Here’s how to speed up thinset mortar curing time:
- Dry place: Store the mortar in a cool and dry place.
- Cool water: Use cool water to mix the mortar.
- Use a DeHumidifier: Dry the air with a dehumidifier.
- Thin layer: Avoid spreading a very thick layer of thinset mortar. However, don’t make it so thin that the tile doesn’t adhere to the floor.
- Notched trowel: Use a notched trowel. It will flatten and remove excess mortar, allowing the thinset to dry evenly.
- Quick-set-mortar: Spread quick-set mortar if you wish to set up the tiles within the shortest time possible. Depending on the brand, some quick-set mortars dry in less than 6 hours.
Confirm if the Mortar Underneath the Tiles Is Dry Before Grouting
Time is one of the indicators of whether you should grout tiles or not. However, you can take several steps to confirm if the mortar is dry before you start grouting.
Knock on the tiles to check if they produce a solid sound, which can indicate that the mortar is already dry and the tiles may be ready for grout. Carefully knock on all corners and the center of the tiles to see if they produce the same sound.

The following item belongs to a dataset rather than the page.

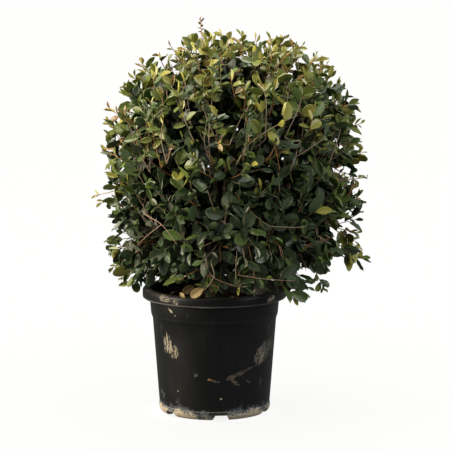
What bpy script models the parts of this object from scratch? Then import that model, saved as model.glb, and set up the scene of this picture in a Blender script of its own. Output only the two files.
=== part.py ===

While this may seem troublesome, it can help ensure you’re not grouting your tiles too soon. Alternatively, you can wait 24 hours more just to be on the safe side. Chances are some tiles in the middle or the mortar underneath the center of the tiles have not yet dried completely.
Quickset mortar tends to dry much faster, usually 4-5 hours. Follow the mixing directions and perform the confirmatory test before you start grouting.
Grouting is an essential step in tiling. It connects the tiles and seals the gap between the tiles. It also contributes to the overall appearance of the floor and wall tiles. However, the time you grout matters because it will determine the tiles’ durability.
If the timing is wrong, you risk ruining the tile placement or even causing the tiles to start popping and cracking. You will also spend more on tiling if you make the mistake of tiling too soon.